Is your friend stuck in a rut and in need of some motivation? You can gift them a book that has given you comfort or inspiration in the past.
If you’re not good with interpreting social cues you’re going to mess this up so skip this.
Also, not mainstream yet useful guides related to their career are helpful (Avoid this if they’re too proud and sensitive. They might consider this as an insinuation that they’re incompetant.) For example if your recipient is an aspiring writer you can gift them a copy of Reading like a writer by Francine Prose, a good yet not obvious writing guide.
Avoid self help books. They’re useless, lame and sometimes counterproductive. You don’t want to be the source of that.
Should you write an inscription?
I’ve heard some arguments against writing inscriptions on books you are gifting to someone. Some suggest you shouldn’t write one unless it’s a book you’ve written yourself.
My take on this is this: It’s better to write one, even a simple one, when the book is a gift for someone who’s close to you.
A book when received as a gift has meaning to the recipient by itself if you’ve put some thought into it. Let’s say your recipient very much enjoys reading about history and you gift them a book titled The Secret History of World War 2. Your choice conveys your understanding of their interests and hence is pleasing to them.
An inscription adds to the appeal of your gift by making it more personal. Without an inscription, although still meaningful, the book is just a book indistinguishable from hundreds of thousands of copies out there. With it though it’s a unique one.
Inscriptions also appeal to the side of us that needs to feel special. Someone taking the time and effort to add that personal touch to the gift is somehow flattering to those who read it. Not writing one, on the other hand, subconsciously gives the impression that you couldn’t be bothered to spend a few seconds to write anything.
A case for not penning down an inscription is that it makes it easier for them to pass it on to someone else if they don’t like the book.
If the book is for someone who you wouldn’t care much about if they don’t like it (say an acquaintance you don’t know very well) then you can omit it, but if it’s for someone close to you, write one.
How creative you want to be with it is up to you. Although writing a simple one would suffice.
Try literary gift boxes
To increase the chances that your gift choice succeeds, try giving a literary gift box instead of just a book. If you’ve followed all the steps above to make sure you hit the mark with your choice of the book for your recipient, if you’re unsure, adding a bit more stuff will do the trick.
To make one just get a box and fill it with some useful stuff for readers: a good book, bookmarks, page holder, reading light, literary postcards, chocolates, candles, snacks, etc.

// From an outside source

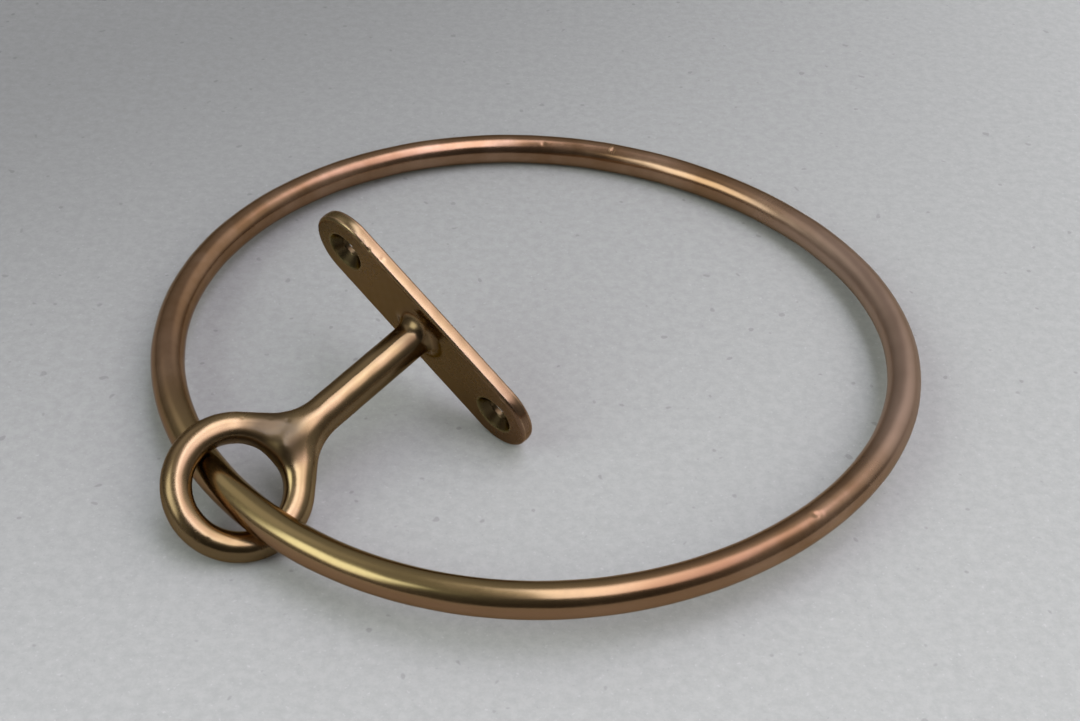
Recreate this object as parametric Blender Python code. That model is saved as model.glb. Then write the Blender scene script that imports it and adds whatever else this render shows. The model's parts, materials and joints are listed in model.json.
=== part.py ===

Note: Putting multiple items in your gift will lower the value of each in your recipient’s mind, so if your gift is more personal just stick to a single book.
Hardcover vs. Paperback - Which makes for a better gift?
Wondering if you should give your recipient a hardcover or a paperback? There is no universal preference among readers. Some like the paperbacks because of the convenience (easy to carry around and travel with) others prefer hardcovers because they’re more traditional and last much longer.
My take: if you have the option go with the hardcover version. It’ll make for a more impressive gift.
Even as civilized and rational we think we are, underneath all the facade we’re still animals of nature with instincts and subconscious biases guiding our behaviour. We perceive a gift that feels heavy as better quality than the lighter one.
And even if you gift them a paperback make sure you pack it in a nice, sturdy box. It’ll make a better impression on your recipient.
Books can make for memorable gifts but they’re not for every recipient. To get the best out of it you should target your gift to a person who will appreciate it. Give them only to people you know to be avid readers and know them enough to pick one that they’ll love.
Also, don’t overdo it. A good book gifted thoughtfully will create a pleasant memory–do it all the time and you lose the charm.